Stakeholders
In the ArchiMate® specification, a Stakeholder represents the role of an individual, team, or organisation (or classes thereof) that represents their interests in the architecture's effects. This definition is based on the TOGAF® (The Open Group Architecture Framework) definition where a Stakeholder has one or more interests in, or concerns about, the organisation and its enterprise architecture. To direct efforts to these interests and concerns, stakeholders change, set, and emphasise goals.
The CEF eArchiving Building Block has defined three generic stakeholder types of the Building Block: archives, data producers and solution providers. The reference architecture's stakeholder list is extended with two additional stakeholders: regulatory agencies and the data consumer. In a very high-level view, these stakeholders can include various institutions, groups or even individuals.
Data Producers
Those
entities that are, or expect to be in the future, directly or
indirectly responsible for depositing content in a digital archive
for long-term digital preservation, which guarantees that
information remains available, have not changed over time and
retains the legal value. This might
include any entity that, in its business activities, is producing or
receiving information that is subject to the requirements of
long-term access. Examples include:
Public sector agencies creating valuable long-term and archival records (such as, government departments that are obliged to transfer their records to local, regional or national archives for long-term digital preservation).
Any organisation that produces information that needs to be stored (such as private sector organisations/businesses).
Organisations producing any type of digital material (such as museums with digital displays, art galleries with software art, etc.).

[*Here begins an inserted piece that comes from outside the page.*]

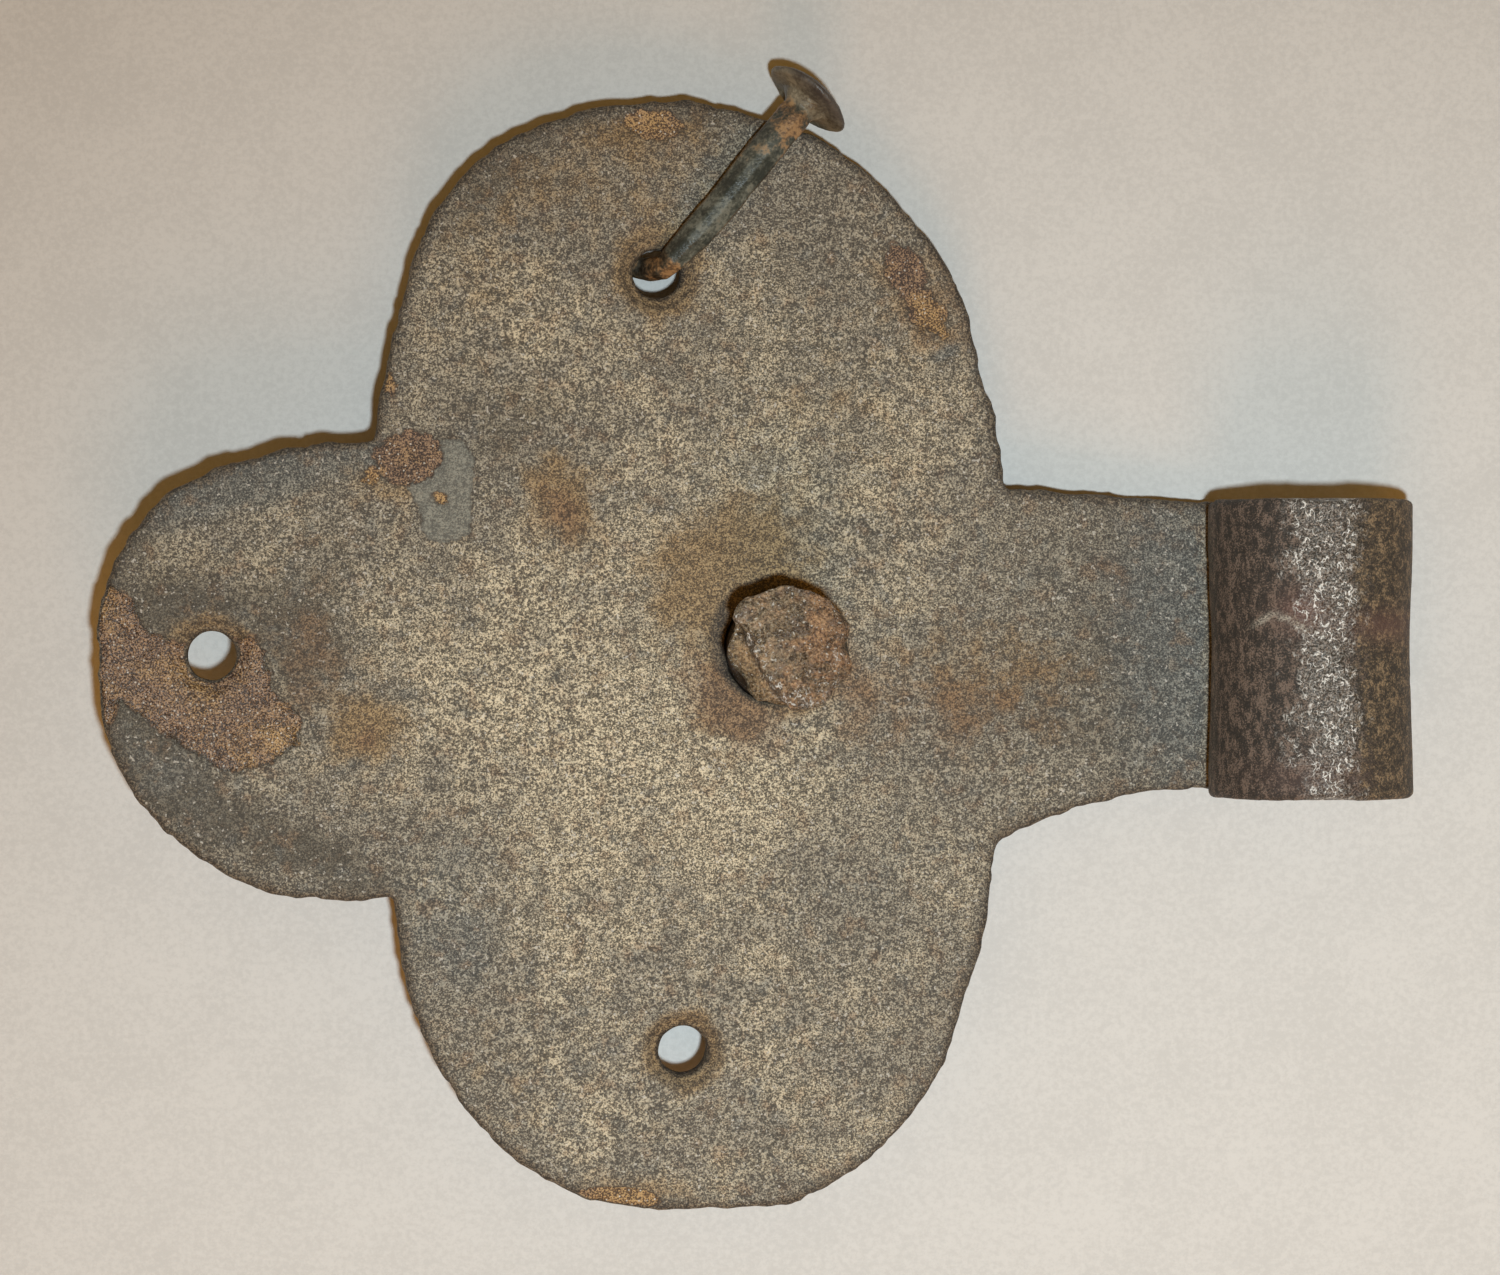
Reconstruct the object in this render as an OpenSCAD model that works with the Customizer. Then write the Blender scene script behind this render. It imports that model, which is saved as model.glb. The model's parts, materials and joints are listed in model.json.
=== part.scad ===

Service providers who are carrying out operations on behalf of the organisations mentioned above.
Archives
Those entities that are, or
expect to be, directly or indirectly responsible for the governance
of a digital archive, which provides long-term digital preservation.
Examples are:
Public archives (national, regional, local);
Long-term preservation and access units/departments in public and private sector agencies;
Private archives (including long-term preservation and access service providers).
Solution Providers
Those
entities that are, or expect to be in
the future, providers of technology or
services for digital archives or for data creators. Examples
are:
Software providers;
Cloud-based archiving service providers;
Digitisation, technology integrators, etc.
Regulatory agencies and policymakers
Those
entities (public authorities or government agencies) that are, or
expect to be in the future, responsible for preparing, issuing
and/or supervising the execution of regulations and policies related
to the long-term preservation of digital information. Examples are:
Ministries or public administration bodies responsible for information governance; cultural heritage; cyber security, etc.
National archives.
Data Consumers
Organisations
or individuals that want and/or need to reuse the information kept
within an archive. Consumers are a broad stakeholder group with
further subgroups. The most common ones are:
Organisations accessing information they had earlier archived within the archive;
Individuals accessing information stored in the archive about themselves to prove identities or rights;
Individuals accessing information about their relatives, municipalities or past events as a hobby or personal interest;
Researchers accessing public or restricted information needed for their research.